Tuesday, 9 February 2016

Fifty One Degrees North

I have been doing the do in West Mersea Yacht Club this morning moving two little dashes I painted two years ago.  They have been in the wrong place for two whole years.  I am feeling a little bit mortified about this.  I should have known better.

When I was first asked to paint the latitude and longitude over the club bar it was 2014 and no-one could agree what the coordinates actually were.

Quite a few variations were being bandied about so I decided to have go at plotting the position myself.  Using parallel rules I counted out the degrees, minutes and seconds from an old Admiralty chart in the lifeboat station. More likely I think I just stared, sucked my pencil and dreamed of heroically navigating across oceans whilst our LOM (Lifeboat Operations Manager) worked it out. Before I knew it he'd done it.

I was elated and thought I could smugly tell the Commodore,
"Look! These are they",  but back at the Yacht Club they had yet another answer.

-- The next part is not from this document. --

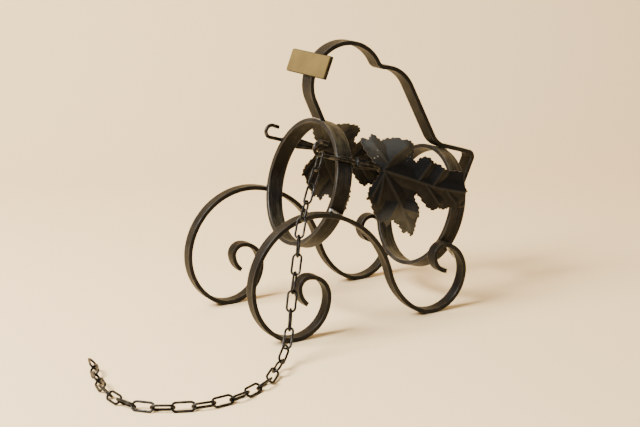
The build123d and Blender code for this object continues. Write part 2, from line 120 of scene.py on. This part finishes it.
class CradleLook(bpy.types.PropertyGroup):
    """Sizes and colours that a user may change."""

    iron_dark: bpy.props.FloatVectorProperty(
        name="Iron, dark", description="Colour of the oiled iron", subtype="COLOR",
        size=4, default=(0.0036, 0.0032, 0.0028, 1), min=0, max=1,
    )
    iron_light: bpy.props.FloatVectorProperty(
        name="Iron, worn", description="Colour of brushed streaks and rubbed edges and their painted highlight",
        subtype="COLOR", size=4, default=(0.082, 0.075, 0.064, 1), min=0, max=1,
    )
    leaf_dark: bpy.props.FloatVectorProperty(
        name="Leaf, dark", description="Colour of the leaves' blued sheet", subtype="COLOR",
        size=4, default=(0.0032, 0.0030, 0.0027, 1), min=0, max=1,
    )
    leaf_light: bpy.props.FloatVectorProperty(
        name="Leaf, rubbed and painted light", description="Colour of the veins, the rims and the painted light on the lobes",
        subtype="COLOR", size=4, default=(0.060, 0.060, 0.054, 1), min=0, max=1,
    )
    weld_colour: bpy.props.FloatVectorProperty(
        name="Weld", description="Colour of the ground weld metal", subtype="COLOR",
        size=4, default=(0.62, 0.60, 0.55, 1), min=0, max=1,
    )
    plaque_colour: bpy.props.FloatVectorProperty(
        name="Plaque", description="Colour of the plaque's brass face", subtype="COLOR",
        size=4, default=(0.140, 0.100, 0.032, 1), min=0, max=1,
    )
    floor_colour: bpy.props.FloatVectorProperty(
        name="Floor", description="Colour of the floor and the backdrop", subtype="COLOR",
        size=4, default=(0.94, 0.695, 0.375, 1), min=0, max=1,
    )
    vein_height: bpy.props.FloatProperty(
        name="Vein height", description="How far the veins stand out of the leaf",
        default=0.0008, min=0, max=0.002, unit="LENGTH",
    )
    leaf_relief: bpy.props.FloatProperty(
        name="Leaf relief", description="How far the lobes between the veins bulge",
        default=0.0022, min=0, max=0.005, unit="LENGTH",
    )
    stem_thickness: bpy.props.FloatProperty(
        name="Stem thickness", description="Thickness of the fluted stem at its middle",
        default=0.0046, min=0.003, max=0.007, unit="LENGTH",
    )
    key_power: bpy.props.FloatProperty(
        name="Key light", description="Power of the soft light at the upper left",
        default=59, min=0, unit="POWER",
    )


def look():
    """The scene's settings."""
    return bpy.context.scene.cradle_look


# ---- Shader helpers -------------------------------------------------------------------------


def node(tree, kind, inputs=None, **settings):
    """Adds a shader node, with its settings, and its inputs linked or set."""
    made = tree.nodes.new(kind)
    for key, value in settings.items():
        setattr(made, key, value)
    for key, value in (inputs or {}).items():
        if isinstance(value, bpy.types.NodeSocket):
            tree.links.new(value, made.inputs[key])
        else:
            made.inputs[key].default_value = value
    return made


def math_node(tree, operation, first, second=0.0, clamp=False):
    """Output of a Math node."""
    return node(
        tree, "ShaderNodeMath", {0: first, 1: second}, operation=operation, use_clamp=clamp
    ).outputs[0]


def ramp(tree, value, low, high, to_low=0.0, to_high=1.0):
    """Output of a Map Range node, smooth and clamped."""
    return node(
        tree,
        "ShaderNodeMapRange",
        {0: value, 1: low, 2: high, 3: to_low, 4: to_high},
        interpolation_type="SMOOTHSTEP",
    ).outputs[0]


def mix(tree, factor, first, second):
    """Colour output of a Mix node."""
    return node(
        tree, "ShaderNodeMix", {0: factor, 6: first, 7: second}, data_type="RGBA"
    ).outputs[2]


def new_group(name, inputs, outputs):
    """An empty shader node group with float, vector or colour sockets."""
    group = bpy.data.node_groups.new(name, "ShaderNodeTree")
    kinds = {"F": "NodeSocketFloat", "V": "NodeSocketVector", "C": "NodeSocketColor"}
    for label, kind, default in inputs:
        socket = group.interface.new_socket(label, in_out="INPUT", socket_type=kinds[kind])
        socket.default_value = default
    for label, kind in outputs:
        group.interface.new_socket(label, in_out="OUTPUT", socket_type=kinds[kind])
    return group, node(group, "NodeGroupInput").outputs, node(group, "NodeGroupOutput").inputs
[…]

I was given a new set of correct coordinates with a decimal place.  A decimal place!  There's nothing romantic about a decimal place.  A very clever electronic box and a satellite had worked it out, the computer must be right, this must be where we are.

So, I painted the numbers with the decimal places, with a nice compass rose inbetween.  Now, what with there being a decimal, there weren't any seconds anymore, just minutes and points of a minute.  And me being a stupid artist and not knowing anything about GPS, and not really knowing anything about old school navigation either (despite having passed my Yachtmaster shorebased three times -it's about time I went to sea but that's another story)  I put the little dashy apostrophe mark that denotes minutes right at the end of the number when apparently it ought to go before the decimal.

Either everyone was terribly kind or nobody noticed or nobody cared.  No-one said a word until today.  Anyhow, tis rectified (but a bit squashed in) and all is well with the world.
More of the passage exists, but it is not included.